_Given task_
Lines holding the string "caption" are the ones to copy from this listing.

_Items_
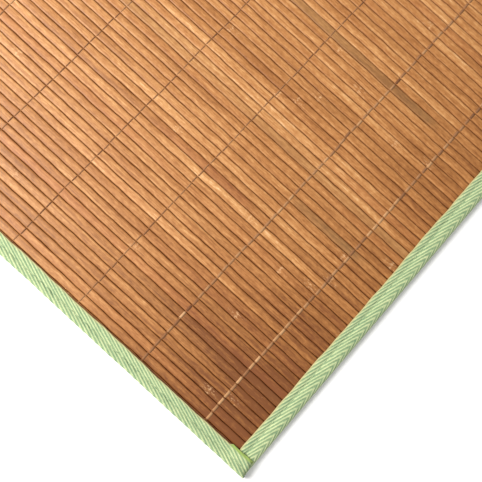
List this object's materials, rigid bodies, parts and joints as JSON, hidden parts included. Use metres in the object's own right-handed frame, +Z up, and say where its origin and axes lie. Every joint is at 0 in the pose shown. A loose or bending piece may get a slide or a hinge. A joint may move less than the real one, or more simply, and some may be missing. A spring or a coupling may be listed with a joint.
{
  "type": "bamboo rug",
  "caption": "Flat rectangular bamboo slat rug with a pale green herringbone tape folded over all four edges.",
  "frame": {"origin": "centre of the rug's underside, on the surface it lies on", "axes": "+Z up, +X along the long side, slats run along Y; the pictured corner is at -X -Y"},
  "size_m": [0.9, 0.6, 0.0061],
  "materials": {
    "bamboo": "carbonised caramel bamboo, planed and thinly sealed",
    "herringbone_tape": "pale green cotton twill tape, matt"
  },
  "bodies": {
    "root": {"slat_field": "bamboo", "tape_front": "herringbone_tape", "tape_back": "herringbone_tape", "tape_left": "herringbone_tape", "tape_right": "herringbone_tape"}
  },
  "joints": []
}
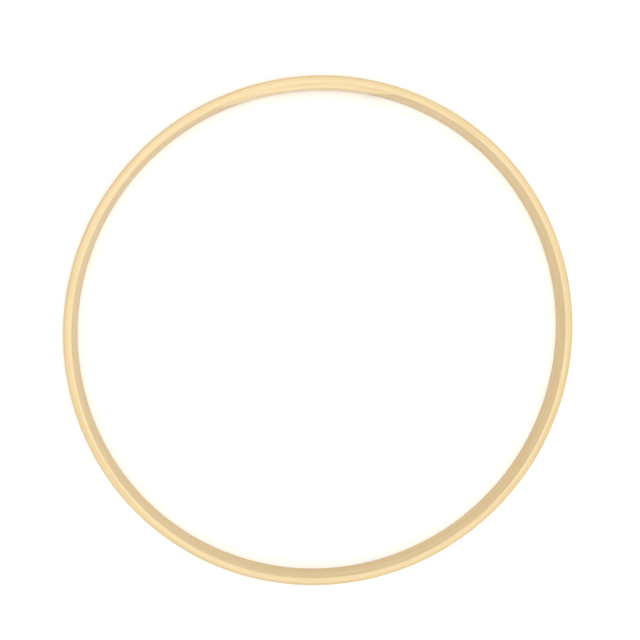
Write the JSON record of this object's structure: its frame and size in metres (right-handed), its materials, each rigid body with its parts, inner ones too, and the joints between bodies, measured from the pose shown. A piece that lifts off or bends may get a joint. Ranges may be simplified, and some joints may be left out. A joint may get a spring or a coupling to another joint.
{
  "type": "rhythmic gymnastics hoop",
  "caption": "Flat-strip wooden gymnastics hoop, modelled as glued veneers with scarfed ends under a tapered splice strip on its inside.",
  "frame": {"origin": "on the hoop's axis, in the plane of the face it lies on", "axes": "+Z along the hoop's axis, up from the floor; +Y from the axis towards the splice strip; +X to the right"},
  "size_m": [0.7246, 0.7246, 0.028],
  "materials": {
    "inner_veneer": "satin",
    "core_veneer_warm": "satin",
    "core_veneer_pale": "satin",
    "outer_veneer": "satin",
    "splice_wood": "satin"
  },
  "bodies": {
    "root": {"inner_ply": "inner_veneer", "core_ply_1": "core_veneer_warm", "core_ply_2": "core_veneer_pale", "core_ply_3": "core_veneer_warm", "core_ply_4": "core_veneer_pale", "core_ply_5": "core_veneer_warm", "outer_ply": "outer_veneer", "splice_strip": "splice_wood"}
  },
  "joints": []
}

---

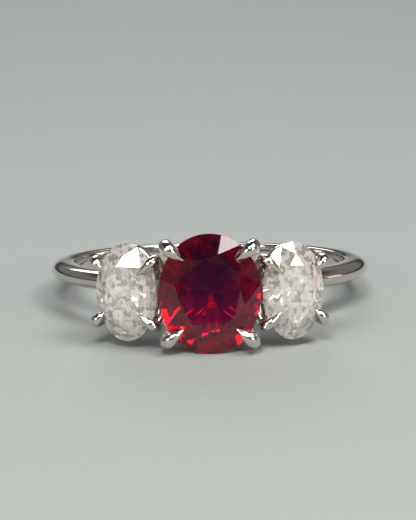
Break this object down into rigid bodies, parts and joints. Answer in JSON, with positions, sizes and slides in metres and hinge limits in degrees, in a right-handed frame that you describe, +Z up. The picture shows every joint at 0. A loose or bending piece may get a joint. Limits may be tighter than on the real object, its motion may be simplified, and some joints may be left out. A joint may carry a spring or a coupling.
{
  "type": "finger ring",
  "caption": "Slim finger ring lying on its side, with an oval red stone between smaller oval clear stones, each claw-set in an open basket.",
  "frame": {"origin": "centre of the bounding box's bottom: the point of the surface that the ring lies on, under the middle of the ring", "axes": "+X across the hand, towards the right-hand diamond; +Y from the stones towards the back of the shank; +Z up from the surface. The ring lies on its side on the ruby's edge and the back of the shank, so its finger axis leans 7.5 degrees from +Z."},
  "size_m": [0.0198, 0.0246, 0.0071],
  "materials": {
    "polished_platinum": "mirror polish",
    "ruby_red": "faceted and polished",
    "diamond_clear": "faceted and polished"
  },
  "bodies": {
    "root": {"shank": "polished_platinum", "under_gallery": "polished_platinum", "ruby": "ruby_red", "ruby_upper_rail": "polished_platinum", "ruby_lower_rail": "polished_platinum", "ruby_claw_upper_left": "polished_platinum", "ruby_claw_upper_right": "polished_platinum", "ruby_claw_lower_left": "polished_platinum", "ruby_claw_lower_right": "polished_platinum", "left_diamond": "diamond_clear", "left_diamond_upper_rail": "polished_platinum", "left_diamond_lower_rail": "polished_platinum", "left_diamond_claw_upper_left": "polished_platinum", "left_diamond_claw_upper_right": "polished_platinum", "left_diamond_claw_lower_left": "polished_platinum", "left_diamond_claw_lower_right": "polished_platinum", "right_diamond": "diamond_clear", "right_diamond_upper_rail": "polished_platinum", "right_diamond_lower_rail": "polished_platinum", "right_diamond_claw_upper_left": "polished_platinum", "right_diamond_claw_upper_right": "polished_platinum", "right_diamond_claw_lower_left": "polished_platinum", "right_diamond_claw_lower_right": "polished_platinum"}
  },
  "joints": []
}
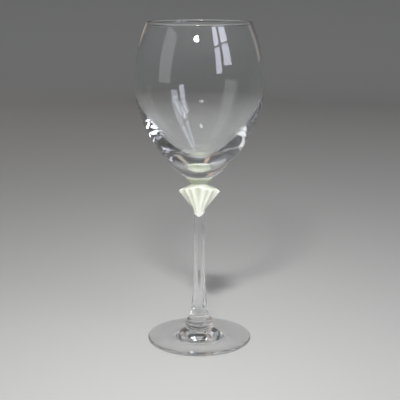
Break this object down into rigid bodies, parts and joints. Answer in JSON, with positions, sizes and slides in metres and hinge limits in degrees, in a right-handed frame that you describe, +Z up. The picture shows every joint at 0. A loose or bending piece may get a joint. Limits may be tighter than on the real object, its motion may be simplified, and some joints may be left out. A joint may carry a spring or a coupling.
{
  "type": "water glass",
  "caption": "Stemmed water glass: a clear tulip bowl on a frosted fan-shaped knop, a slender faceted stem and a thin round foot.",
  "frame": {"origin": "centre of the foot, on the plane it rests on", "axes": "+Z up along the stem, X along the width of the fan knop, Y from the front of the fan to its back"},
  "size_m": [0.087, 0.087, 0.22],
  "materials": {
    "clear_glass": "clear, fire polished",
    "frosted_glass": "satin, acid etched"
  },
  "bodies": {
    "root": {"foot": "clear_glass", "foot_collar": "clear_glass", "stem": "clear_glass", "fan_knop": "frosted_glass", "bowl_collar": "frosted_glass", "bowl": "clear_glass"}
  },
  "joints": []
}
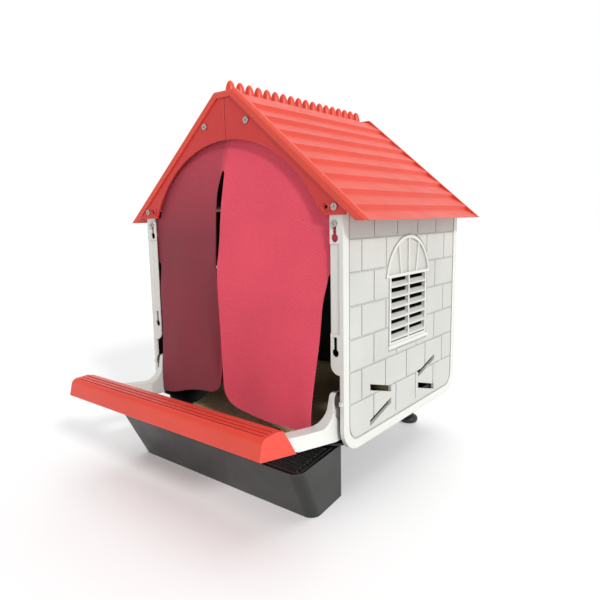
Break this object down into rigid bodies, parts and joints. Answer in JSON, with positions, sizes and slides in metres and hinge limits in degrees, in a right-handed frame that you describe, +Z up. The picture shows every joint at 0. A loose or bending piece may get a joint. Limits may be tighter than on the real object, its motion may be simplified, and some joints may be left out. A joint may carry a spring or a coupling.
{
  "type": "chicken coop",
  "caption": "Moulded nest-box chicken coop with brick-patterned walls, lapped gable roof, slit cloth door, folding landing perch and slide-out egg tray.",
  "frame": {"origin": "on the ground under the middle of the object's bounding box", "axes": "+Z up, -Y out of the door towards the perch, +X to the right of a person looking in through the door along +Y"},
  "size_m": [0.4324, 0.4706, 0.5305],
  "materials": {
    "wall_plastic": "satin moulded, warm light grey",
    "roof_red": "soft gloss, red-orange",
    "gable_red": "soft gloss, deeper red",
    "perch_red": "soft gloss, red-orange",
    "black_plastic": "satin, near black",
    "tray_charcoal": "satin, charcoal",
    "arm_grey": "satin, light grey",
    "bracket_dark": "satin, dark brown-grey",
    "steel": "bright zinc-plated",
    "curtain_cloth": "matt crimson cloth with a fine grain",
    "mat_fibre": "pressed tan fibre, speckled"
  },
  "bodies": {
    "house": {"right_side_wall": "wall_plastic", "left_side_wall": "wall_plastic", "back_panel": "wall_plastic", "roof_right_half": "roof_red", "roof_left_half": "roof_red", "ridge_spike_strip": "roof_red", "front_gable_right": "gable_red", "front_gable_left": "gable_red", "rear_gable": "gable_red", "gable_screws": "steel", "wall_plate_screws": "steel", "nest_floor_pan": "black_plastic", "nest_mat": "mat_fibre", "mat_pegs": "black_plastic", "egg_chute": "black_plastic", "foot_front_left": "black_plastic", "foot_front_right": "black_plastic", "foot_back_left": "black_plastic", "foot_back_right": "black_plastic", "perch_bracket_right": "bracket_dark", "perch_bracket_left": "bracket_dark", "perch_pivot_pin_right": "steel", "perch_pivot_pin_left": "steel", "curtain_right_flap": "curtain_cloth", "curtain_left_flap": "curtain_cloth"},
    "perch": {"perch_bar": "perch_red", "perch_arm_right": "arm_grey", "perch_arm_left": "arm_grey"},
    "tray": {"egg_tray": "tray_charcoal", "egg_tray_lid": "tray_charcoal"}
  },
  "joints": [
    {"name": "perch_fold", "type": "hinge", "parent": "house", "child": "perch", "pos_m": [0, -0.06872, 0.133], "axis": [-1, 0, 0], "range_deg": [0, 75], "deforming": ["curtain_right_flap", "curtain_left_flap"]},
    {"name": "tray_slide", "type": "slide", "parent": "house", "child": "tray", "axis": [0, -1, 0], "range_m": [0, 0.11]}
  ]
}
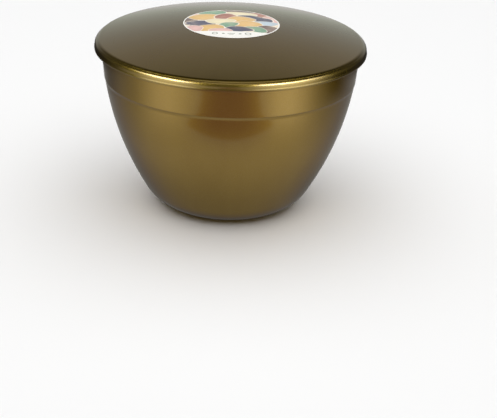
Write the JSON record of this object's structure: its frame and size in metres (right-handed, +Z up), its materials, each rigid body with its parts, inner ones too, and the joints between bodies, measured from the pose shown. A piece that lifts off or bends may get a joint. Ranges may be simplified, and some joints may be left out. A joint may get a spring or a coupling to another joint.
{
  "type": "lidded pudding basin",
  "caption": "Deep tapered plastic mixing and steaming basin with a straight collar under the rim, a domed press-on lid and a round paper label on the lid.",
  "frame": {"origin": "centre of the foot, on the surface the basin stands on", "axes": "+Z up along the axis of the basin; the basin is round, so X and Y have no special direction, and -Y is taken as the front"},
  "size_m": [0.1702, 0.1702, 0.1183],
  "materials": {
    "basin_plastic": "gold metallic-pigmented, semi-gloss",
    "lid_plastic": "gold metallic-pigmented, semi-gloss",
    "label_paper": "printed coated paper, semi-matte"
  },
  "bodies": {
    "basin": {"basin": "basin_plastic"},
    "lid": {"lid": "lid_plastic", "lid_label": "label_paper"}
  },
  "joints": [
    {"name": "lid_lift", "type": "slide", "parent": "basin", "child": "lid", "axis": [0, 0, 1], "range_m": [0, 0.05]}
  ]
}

---

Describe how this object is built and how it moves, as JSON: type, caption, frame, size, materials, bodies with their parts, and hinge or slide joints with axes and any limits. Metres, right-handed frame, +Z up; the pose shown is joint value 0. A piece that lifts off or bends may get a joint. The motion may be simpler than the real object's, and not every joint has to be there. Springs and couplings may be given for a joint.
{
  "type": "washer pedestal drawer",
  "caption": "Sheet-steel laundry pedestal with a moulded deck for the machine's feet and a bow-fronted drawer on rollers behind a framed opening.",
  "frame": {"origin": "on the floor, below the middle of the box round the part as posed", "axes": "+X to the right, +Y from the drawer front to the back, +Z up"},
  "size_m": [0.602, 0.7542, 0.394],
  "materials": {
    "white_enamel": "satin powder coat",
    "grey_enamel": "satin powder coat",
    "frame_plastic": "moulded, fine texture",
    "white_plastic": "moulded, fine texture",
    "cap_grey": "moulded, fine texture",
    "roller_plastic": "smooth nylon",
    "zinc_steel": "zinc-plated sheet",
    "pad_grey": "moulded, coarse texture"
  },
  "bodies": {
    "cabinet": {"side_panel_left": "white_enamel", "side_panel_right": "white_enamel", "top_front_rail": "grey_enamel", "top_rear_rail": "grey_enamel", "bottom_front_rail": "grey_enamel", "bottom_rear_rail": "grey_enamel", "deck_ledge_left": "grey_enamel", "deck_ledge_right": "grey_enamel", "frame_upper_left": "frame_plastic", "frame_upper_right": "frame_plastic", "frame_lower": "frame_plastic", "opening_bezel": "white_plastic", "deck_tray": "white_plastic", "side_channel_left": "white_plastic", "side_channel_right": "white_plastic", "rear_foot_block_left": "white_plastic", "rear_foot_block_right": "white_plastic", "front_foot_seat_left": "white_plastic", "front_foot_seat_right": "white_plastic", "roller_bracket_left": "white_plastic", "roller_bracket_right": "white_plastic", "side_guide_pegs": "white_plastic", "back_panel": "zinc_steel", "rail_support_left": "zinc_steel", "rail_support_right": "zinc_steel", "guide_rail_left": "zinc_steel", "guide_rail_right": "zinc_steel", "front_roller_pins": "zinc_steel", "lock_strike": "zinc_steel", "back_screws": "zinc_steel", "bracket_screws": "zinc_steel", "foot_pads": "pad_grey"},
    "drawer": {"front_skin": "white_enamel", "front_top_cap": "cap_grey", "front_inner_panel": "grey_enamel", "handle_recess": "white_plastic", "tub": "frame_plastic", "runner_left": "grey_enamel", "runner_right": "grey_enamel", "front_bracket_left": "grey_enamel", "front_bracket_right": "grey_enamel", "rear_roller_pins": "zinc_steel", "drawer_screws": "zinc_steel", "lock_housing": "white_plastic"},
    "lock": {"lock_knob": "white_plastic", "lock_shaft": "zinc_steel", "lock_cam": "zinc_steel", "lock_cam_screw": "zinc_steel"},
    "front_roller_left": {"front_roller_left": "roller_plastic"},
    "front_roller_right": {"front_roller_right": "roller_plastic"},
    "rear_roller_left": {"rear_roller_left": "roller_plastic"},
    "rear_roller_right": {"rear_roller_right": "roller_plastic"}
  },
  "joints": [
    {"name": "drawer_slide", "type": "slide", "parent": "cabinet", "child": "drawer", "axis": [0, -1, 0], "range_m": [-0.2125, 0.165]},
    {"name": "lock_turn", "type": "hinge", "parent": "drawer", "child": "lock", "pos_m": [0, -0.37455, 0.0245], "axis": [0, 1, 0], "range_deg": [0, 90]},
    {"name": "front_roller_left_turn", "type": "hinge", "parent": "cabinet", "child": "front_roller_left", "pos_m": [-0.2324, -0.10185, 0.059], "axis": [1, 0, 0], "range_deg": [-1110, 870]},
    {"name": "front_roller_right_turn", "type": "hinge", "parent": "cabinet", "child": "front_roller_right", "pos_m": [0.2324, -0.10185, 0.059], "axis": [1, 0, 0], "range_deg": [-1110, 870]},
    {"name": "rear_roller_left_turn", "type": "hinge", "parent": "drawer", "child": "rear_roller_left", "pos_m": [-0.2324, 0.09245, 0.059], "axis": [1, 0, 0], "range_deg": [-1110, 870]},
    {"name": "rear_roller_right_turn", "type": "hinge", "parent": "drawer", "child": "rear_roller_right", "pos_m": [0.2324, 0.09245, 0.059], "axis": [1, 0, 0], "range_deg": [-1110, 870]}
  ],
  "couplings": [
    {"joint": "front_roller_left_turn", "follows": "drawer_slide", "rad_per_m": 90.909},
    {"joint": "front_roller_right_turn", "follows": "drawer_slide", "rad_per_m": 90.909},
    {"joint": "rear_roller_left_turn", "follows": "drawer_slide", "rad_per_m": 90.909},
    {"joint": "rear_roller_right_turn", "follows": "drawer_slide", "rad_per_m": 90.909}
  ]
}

_Task output_
  "caption": "Flat rectangular bamboo slat rug with a pale green herringbone tape folded over all four edges.",
  "caption": "Flat-strip wooden gymnastics hoop, modelled as glued veneers with scarfed ends under a tapered splice strip on its inside.",
  "caption": "Slim finger ring lying on its side, with an oval red stone between smaller oval clear stones, each claw-set in an open basket.",
  "caption": "Stemmed water glass: a clear tulip bowl on a frosted fan-shaped knop, a slender faceted stem and a thin round foot.",
  "caption": "Moulded nest-box chicken coop with brick-patterned walls, lapped gable roof, slit cloth door, folding landing perch and slide-out egg tray.",
  "caption": "Deep tapered plastic mixing and steaming basin with a straight collar under the rim, a domed press-on lid and a round paper label on the lid.",
Describe how this object is built and how it moves, as JSON: type, caption, frame, size, materials, bodies with their parts, and hinge or slide joints with axes and any limits. Metres, right-handed frame, +Z up; the pose shown is joint value 0. A piece that lifts off or bends may get a joint. The motion may be simpler than the real object's, and not every joint has to be there. Springs and couplings may be given for a joint.
  "caption": "Sheet-steel laundry pedestal with a moulded deck for the machine's feet and a bow-fronted drawer on rollers behind a framed opening.",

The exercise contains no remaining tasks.